We believe the next phase of ageing is likely to be inflationary, but not to any alarming extent.
Saving less and spending more
A recent project called the National Transfer Accounts has confirmed what some economists have always suspected: consumption does not fall with age.
Indeed, spending continues to increase through the average lifetime, while incomes fall.
The composition of an individual's spending tends to change with age — the very old spend very large sums on healthcare, either privately or via government programmes — but the fact remains the total amount of goods and services demanded does not decrease.
Intuitively, an inflationary impulse occurs when the proportion of the population willing and able to work starts to shrink relative to those who are no longer 'productive' — in other words, when more and more non-workers compete for the goods and services produced by relatively fewer workers. The UK has only just reached that stage today.
Since the 1960s, the number of non-workers — the old and the young — has shrunk relative to the number of workers. We call this the 'dependency ratio', but it is reversing — and in some countries quite sharply.

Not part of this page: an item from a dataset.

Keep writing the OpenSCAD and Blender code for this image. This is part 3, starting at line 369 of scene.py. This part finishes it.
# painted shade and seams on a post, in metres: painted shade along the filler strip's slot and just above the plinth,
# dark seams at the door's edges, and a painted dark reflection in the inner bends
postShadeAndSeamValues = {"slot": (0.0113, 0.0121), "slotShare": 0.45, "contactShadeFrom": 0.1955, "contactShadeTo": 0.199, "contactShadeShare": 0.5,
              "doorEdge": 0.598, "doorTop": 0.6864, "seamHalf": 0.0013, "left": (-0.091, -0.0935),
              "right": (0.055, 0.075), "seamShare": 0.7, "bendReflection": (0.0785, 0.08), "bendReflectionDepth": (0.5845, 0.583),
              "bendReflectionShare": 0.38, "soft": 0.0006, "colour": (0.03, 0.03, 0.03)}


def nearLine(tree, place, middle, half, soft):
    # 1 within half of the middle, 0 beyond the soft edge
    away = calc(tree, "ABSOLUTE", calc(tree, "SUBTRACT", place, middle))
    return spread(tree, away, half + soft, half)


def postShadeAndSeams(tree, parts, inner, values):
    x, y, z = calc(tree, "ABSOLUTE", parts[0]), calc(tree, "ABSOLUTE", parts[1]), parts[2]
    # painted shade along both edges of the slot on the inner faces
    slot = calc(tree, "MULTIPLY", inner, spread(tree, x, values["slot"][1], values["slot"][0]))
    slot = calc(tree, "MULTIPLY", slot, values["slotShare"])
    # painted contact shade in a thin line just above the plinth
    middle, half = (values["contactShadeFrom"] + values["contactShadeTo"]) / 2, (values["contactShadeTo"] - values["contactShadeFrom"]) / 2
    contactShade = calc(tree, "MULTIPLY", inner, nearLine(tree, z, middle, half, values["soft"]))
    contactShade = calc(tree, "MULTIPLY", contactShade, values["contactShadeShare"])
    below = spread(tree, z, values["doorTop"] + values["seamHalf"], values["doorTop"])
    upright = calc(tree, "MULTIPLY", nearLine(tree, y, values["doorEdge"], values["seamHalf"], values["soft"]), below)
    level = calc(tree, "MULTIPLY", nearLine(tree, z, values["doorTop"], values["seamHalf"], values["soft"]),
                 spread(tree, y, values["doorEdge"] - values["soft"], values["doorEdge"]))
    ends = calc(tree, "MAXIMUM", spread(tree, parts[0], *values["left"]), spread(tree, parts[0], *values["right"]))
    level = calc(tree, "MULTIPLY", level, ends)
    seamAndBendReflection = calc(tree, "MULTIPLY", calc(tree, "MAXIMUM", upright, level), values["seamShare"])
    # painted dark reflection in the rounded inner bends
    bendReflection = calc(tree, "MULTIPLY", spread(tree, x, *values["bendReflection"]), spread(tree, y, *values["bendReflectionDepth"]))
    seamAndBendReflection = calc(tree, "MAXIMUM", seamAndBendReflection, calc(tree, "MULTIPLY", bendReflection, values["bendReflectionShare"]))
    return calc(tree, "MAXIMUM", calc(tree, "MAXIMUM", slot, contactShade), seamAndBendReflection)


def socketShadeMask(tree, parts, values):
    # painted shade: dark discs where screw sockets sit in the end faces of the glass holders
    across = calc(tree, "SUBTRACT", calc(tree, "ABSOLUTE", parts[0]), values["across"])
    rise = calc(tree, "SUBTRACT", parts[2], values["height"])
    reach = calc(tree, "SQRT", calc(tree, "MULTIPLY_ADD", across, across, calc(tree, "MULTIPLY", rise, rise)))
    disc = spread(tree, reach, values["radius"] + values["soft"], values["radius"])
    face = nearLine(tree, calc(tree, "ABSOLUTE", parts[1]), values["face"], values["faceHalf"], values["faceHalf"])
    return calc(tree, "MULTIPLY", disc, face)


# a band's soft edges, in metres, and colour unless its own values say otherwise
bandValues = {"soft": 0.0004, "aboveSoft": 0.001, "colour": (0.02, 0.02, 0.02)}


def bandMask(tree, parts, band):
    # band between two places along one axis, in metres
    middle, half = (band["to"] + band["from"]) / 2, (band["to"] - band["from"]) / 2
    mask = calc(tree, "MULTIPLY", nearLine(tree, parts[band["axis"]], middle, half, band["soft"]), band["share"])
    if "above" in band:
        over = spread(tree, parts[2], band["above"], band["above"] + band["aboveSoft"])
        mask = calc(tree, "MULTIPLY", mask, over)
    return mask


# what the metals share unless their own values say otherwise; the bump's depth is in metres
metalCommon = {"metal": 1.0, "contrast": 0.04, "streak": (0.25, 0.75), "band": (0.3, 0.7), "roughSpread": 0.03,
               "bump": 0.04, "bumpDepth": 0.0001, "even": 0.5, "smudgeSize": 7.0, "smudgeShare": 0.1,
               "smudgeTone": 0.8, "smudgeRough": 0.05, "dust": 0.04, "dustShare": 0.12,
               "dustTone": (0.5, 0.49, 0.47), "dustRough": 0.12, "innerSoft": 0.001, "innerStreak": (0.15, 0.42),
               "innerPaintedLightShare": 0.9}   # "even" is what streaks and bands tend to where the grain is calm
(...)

The dependency ratio troughed in the UK around ten years ago (according to United Nations data) — from now on the proportion of pensioners is set to grow more quickly than those of working age.
A global dependency
The UK's dependency ratio is not set to rise quite so steeply as other global regions. The absolute number of 15- to 64-year-olds is not set to peak until around 2072, while it has likely already peaked in Western Europe and China.
However, many of the most globally integrated emerging economies are ageing more rapidly than the UK or the US and the global dependency ratio reached a nadir in 2012.